Day 81. Friday, 19th July. From River Ryan to up in the Hills above Wreck Cove on the Cabot Trail

It wasn’t a good night. It seemed an ideal peaceful spot at the rear of the campground, next to an inlet. There was a road bridge across the water, not far away though, and the noise carried across the water. Not helped by boy racers and noisy motor bikes. 

Today has been quite eventful. In a more unusual way. When we were in White Rock staying with our friends, Bill and Joan, we had promised to visit Bill’s Mum. Bill comes from Sydney, Cape Breton Island. Mum, Mary, is in a nursing home in Glace Bay, which is just outside Sydney. Bill had let Mary know we were coming to see her  and she was quite excited to have visitors from far away New Zealand. Mary is 99, 100 in October. Still able to get around with her walker and fully with it. Once she had managed to get her hearing aid in, we had a lively conversation. Mary insisted we call Bill, which we did. I’m not sure Bill was quite so enthusiastic to receive the call, as it was only 7.15 am in Western Canada and I fear we woke him up. Sorry Bill! A remarkable lady.

Marvellous Mary Jones Nearly 100!!

Before setting off for the Cabot Trail, we filled up with fuel and did a bit of grocery shopping. We had to drive back through Sydney again. It is the second largest city in Nova Scotia, after Halifax. It has a population of around 30,000, so isn’t large. We let the Sat-Nav take us the shortest way and she took us through some lovely leafy streets with pretty clapboard houses. Nice residential areas. 

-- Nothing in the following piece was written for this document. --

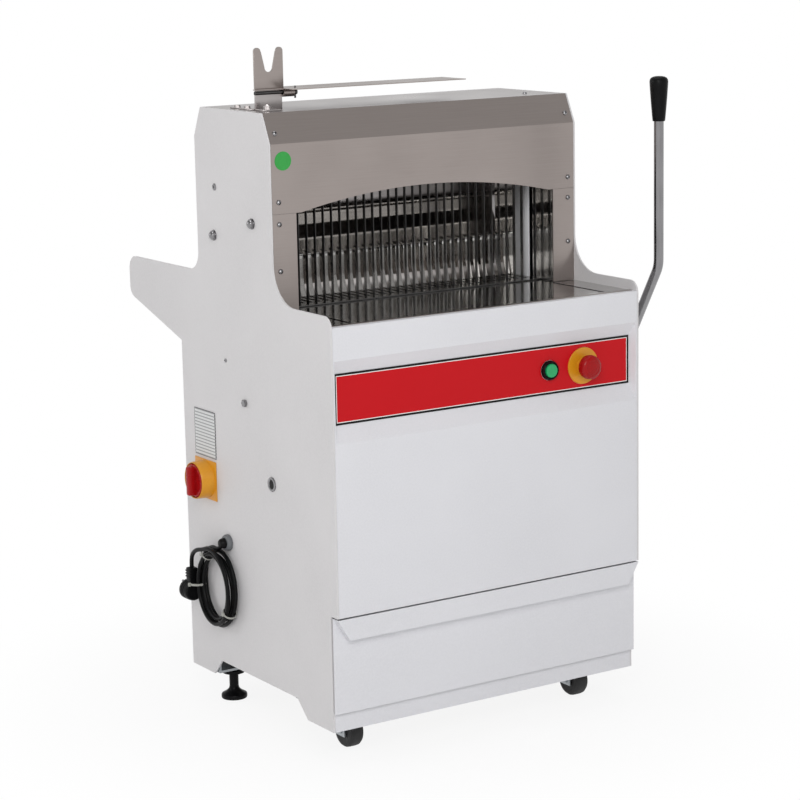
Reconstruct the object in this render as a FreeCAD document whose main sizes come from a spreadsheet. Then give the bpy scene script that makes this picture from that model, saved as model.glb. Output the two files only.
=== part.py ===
import FreeCAD, Part
import os
import re
import math
import Sketcher

os.makedirs("parts", exist_ok=True)
doc = FreeCAD.newDocument("bread_slicer")
vec = FreeCAD.Vector

# sizes
# x runs across the machine, y from the front cover backwards, z up from the floor.
sizes = doc.addObject("Spreadsheet::Sheet", "sizes")
places = doc.addObject("Spreadsheet::Sheet", "places")
owner = {}
rows = {"sizes": 0, "places": 0}


def size(name, value):
    rows["sizes"] += 1
    row = rows["sizes"]
    sizes.set("A%d" % row, name)
    sizes.set("B%d" % row, str(value))
    sizes.setAlias("B%d" % row, name)
    owner[name] = "sizes"


def full(text):
    """Put the sheet's name before every alias in an expression."""
    def sheet_name(word):
        alias = word.group()
        return owner[alias] + "." + alias if alias in owner else alias

    return re.sub(r"[A-Za-z_]\w*", sheet_name, str(text))


def place(name, text):
    rows["places"] += 1
    row = rows["places"]
    places.set("A%d" % row, name)
    places.set("B%d" % row, "=" + full(text))
    places.setAlias("B%d" % row, name)
    owner[name] = "places"


lengths = {
    "body_width": 600,  # width over the side panels
    "sheet": 3,  # side panel sheet
    "skin": 2,  # thinner sheet of covers and bed
    "gap": 0.3,  # clearance between neighbouring pieces
    "fit": 0.05,  # radial clearance of a running fit
    "floor_gap": 55,  # underside of the panels above the floor
    "front_setback": 20,  # lower front behind the cover face
    "cover_bottom": 247,  # lower edge of the front cover
    "bed_top": 709,  # working height of the bed
    "bed_start": 12,  # front edge of the bed behind the cover
    "slit_front": 9,  # bed plate ends ahead of the blade plane
    "slit_rear": 10,  # outfeed table begins behind the blade plane
    "wing_rear": 677,  # back of the outfeed wings
    "wing_below": 23,  # underside of the wings below the bed
    "wing_above": 45,  # top edge of the wings above the bed
    "wing_rise": 59,  # climb of the wings' underside
    "table_inset": 12,  # outfeed table ahead of the wings' back
    "hood_rear": 419,  # back of the upper housing
    "skirt_low": 836,  # lower edge of the rear skirt
    "flap_y": 402,  # hinge of the rear flap backwards
    "flap_high": 125,  # flap hinge above the flap's lower edge
    "flap_inset": 15,  # rear flap in from the panels
    "flap_clear": 7,  # lower edge of the rear flap above the bed
    "flap_sheet": 1.5,  # sheet of the rear flap
    "flap_rod": 4,  # radius of the flap rod
    "opening_y": 173,  # plane of the opening's flanges
    "roof": 1027,  # top of the housing
    "roof_front": 195,  # front edge of the roof
    "roof_rear": 396,  # rear edge of the roof
    "roof_bevel": 48,  # height of the bevels under the roof
    "shoulder_rise": 17,  # panel's shoulder above the bed
    "curve_radius": 62,  # hollow of the S curve
    "shoulder_radius": 20,  # round of the shoulder
    "wing_radius": 24,  # round of the wing corners
    "arch_inset": 47,  # opening's side in from the panels
    "arch_peak": 896,  # top of the opening's arch
    "arch_radius": 1082,  # radius of the arch
    "seam": 868,  # seam between hood and flanges
    "wall_inset": 46,  # inner walls in from the panels
    "wall_joint": 13,  # joint of the inner walls ahead of the blade plane
    "wall_gap": 9,  # width of that joint
    "wall_end": 344,  # rear fold of the inner walls
    "band_drop": 52,  # control band below the bed
    "band_high": 131,  # height of the control band
    "band_inset": 5.5,  # control band in from the panels
    "band_depth": 13.4,  # depth of the control band
    "strip_drop": 22,  # fascia strip below the band's upper edge
    "strip_high": 82,  # height of the fascia strip
    "strip_inset": 5.9,  # fascia strip in from the band's sides
    "button_drop": 41.5,  # both buttons below the strip's upper edge
    "button_space": 69,  # start button left of the emergency stop
    "estop_inset": 107,  # emergency stop in from the right panel
    "drawer_low": 86.3,  # lower edge of the drawer front
    "drawer_high": 244.5,  # upper edge of the drawer front
    "drawer_face": 13.5,  # plane of the drawer front
    "lip_face": -0.6,  # front of the drawer's grip lip
    "lip_high": 36,  # height of the lip
    "lip_mitre": 22,  # how far the lip's slanted ends lean in
    "drawer_deep": 430,  # length of the drawer pan
    "deck_top": 253,  # top of the drive deck
    "deck_start": 32,  # front edge of the drive deck
    "blade_pitch": 16,  # distance between two blades
    "blade_thick": 0.8,  # blade thickness
    "blade_deep": 7,  # blade depth
    "blade_plane": 247,  # middle plane of the blades
    "blade_low": 572,  # lower end of the blades
    "blade_high": 952,  # upper end of the blades
    "bar_high": 25,  # height of the frame bars
    "bar_deep": 14,  # depth of the frame bars
    "bar_off": 14,  # frame bar centre from the blade plane
    "post_inset": 34,  # frame posts in from the panels
    "post_wide": 16,  # width of the frame posts
    "post_low": 500,  # lower end of the frame posts
    "post_high": 1002,  # upper end of the frame posts
    "guide_high": 35,  # height of the guide blocks
    "guide_upper": 880,  # underside of the upper guide blocks
    "guide_lower": 610,  # underside of the lower guide blocks
    "crank_rise": 77,  # crankshaft above the drive deck
    "shaft_radius": 15,  # radius of the crankshaft
    "eccentric_radius": 38,  # radius of the eccentrics
    "throw": 20,  # throw of the eccentrics
    "eccentric_x": 60,  # eccentric from the middle
    "eccentric_wide": 24,  # width of an eccentric
    "ring_radius": 50,  # outer radius of the rod rings
    "rod_top": 500,  # height of the frame pins
    "pin_radius": 7,  # radius of the frame pins
    "bearing_x": 155,  # bearing block from the middle
    "bearing_wide": 26,  # width of a bearing block
    "pulley_x": 120,  # left side of the belt
    "pulley_wide": 14,  # width of the pulleys
    "crank_pulley_radius": 66,  # radius of the crank pulley
    "motor_pulley_radius": 32,  # radius of the motor pulley
    "belt_thick": 6,  # thickness of the belt
    "belt_centres": 153,  # motor axis behind the crankshaft
    "motor_inset": 90,  # motor axis ahead of the cabinet's back
    "motor_radius": 62,  # radius of the motor
    "motor_long": 170,  # length of the motor
    "motor_shaft_radius": 9,  # radius of the motor shaft
    "pivot_y": 158,  # lever shaft backwards
    "pivot_drop": 226,  # lever shaft below the guide rods
    "lever_shaft_radius": 12.5,  # radius of the lever shaft
    "lever_out": 50,  # plane of the lever out from the panel
    "lever_radius": 8.25,  # radius of the lever rod
    "lever_lean": 30.7,  # lean of the lower lever
    "lever_offset": 26,  # foot of the lever behind its shaft
    "bend_z": 745,  # height of the lever's bend
    "bend_radius": 45,  # radius of the lever's bend
    "lever_top": 990,  # top of the lever rod
    "knob_low": 987,  # lower end of the knob
    "knob_long": 74,  # length of the knob
    "knob_radius": 15.5,  # radius of the knob at the top
    "knob_neck": 10.5,  # radius of the knob at the bottom
    "arm_inset": 80,  # arms in from the panels
    "arm_thick": 8,  # thickness of the arms
    "arm_long": 235,  # length of the arms
    "arm_lean": 15,  # lean of the arms at the end of the stroke
    "roller_radius": 8,  # radius of the rollers
    "slot_front": 12,  # roller slot forward of the roller's centre
    "slot_rear": 8.6,  # roller slot behind the roller's centre
    "rod_inset": 48,  # guide rods in from the panels
    "rod_drop": 33,  # guide rods below the bed
    "rod_radius": 7,  # radius of the guide rods
    "rod_start": 15,  # front end of the guide rods
    "rod_end": 335,  # rear end of the guide rods
    "stroke": 180,  # stroke of the pusher
    "comb_front": 212,  # front edge of the comb at the end of the stroke
    "comb_inset": 48,  # comb in from the panels
    "comb_foot": 302,  # foot of the fingers
    "finger_wide": 9,  # width of a finger
    "tongue_start": 234,  # where the tongues begin
    "finger_lean": 8,  # lean of the lower finger
    "finger_step": 31,  # height of each half of a finger
    "hook_long": 12,  # length of the finger hooks
    "tab_inset": 52,  # comb tabs in from the panels
    "tab_thick": 3,  # thickness of the comb tabs
    "fork_y": 255,  # plane of the fork
    "fork_inset": 49,  # middle of the fork in from the left panel
    "fork_wide": 50,  # width of the fork
    "fork_low": 1060,  # lower edge of the fork
    "fork_high": 1127,  # tips of the fork
    "fork_notch": 30,  # width of the fork's notch
    "notch_bottom": 1089,  # bottom of the fork's notch
    "tray_end": 110,  # right end of the tray
    "tray_front": 221,  # front of the tray
    "tray_rear": 293,  # rear of the tray
    "tray_z": 1058,  # underside of the tray
    "caster_inset": 71.5,  # front casters in from the panels
    "caster_y": 91,  # front casters backwards
    "wheel_radius": 28,  # radius of the caster wheels
    "tread": 26,  # width of the caster wheels
    "trail": 20,  # caster wheel ahead of its swivel
    "foot_inset": 44,  # rear feet in from the panels
    "foot_y": 426,  # rear feet backwards
    "foot_radius": 22.5,  # radius of the rear feet
    "coil_y": 370,  # middle of the cord coil backwards
    "coil_z": 220,  # height of the cord coil
    "coil_radius": 60,  # middle radius of the cord coil
    "bundle": 10,  # radius of the coiled bundle
    "cord_radius": 3.7,  # radius of the mains cord
    "gland_y": 346,  # cable gland backwards
    "gland_z": 301,  # height of the cable gland
    "gland_radius": 14,  # radius of the cable gland
    "plug_z": 200,  # height of the plug
    "plug_radius": 17.5,  # radius of the plug
    "switch_y": 417.5,  # main switch backwards
    "switch_z": 398,  # height of the main switch
    "collar_radius": 31,  # radius of the switch collar
    "collar_out": 17,  # reach of the switch collar
    "handle_radius": 29,  # radius of the switch handle
    "knob_out": 38,  # reach of the main switch knob
}
for name, value in lengths.items():
    size(name, value)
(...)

The Sat-Nav wanted to take us from Englishtown across St Ann’s Bay by ferry. We ignored her, as we had a reason for wanting to go to St Ann’s. St Ann’s has a historical connection with New Zealand. Dennis mentioned yesterday, that he would tell you more about some settlers from here.  So, I will let him finish the story tomorrow.

The Cabot Trail is really scenic and follows the coast all the way around the northern part of Cape Breton Island. Winding roads, but well surfaced, pretty bays, dotted with art galleries, potteries, shops selling local crafts, such as pewter jewellery and sea food restaurants. Lots of advertisements for lobster, which we have yet to sample. Thickly forested over the hills, on the landward side.

We stopped at Wreck Cove to visit the General Store for an ice cream.

Wreck Cove, named because of the number of ships that foundered off the coast here. Some from Scotland. Dennis asked the young lady in the store if she knew anything about the local history. She didn’t but another customer had come in behind us and he did and so struck up a conversation with Dennis. His name is Greg and he is a paramedic working for B C Hydro. He asked if we were interested in camping up in the hills in an area where B C Hydro have damed a number of valleys to create storage lakes. We followed him to a road that turned off into the forest, after he had given us instructions and found  us a map

The road almost immediately turned to gravel and we climbed up away from the coast and into the hills. we passed a number of lakes and after driving across a dam we found a small, level spot where we decided to camp. We passed some other campers on the way in, beside two of the lakes. It feels nice and isolated up here though, a bit like being back in Siberia!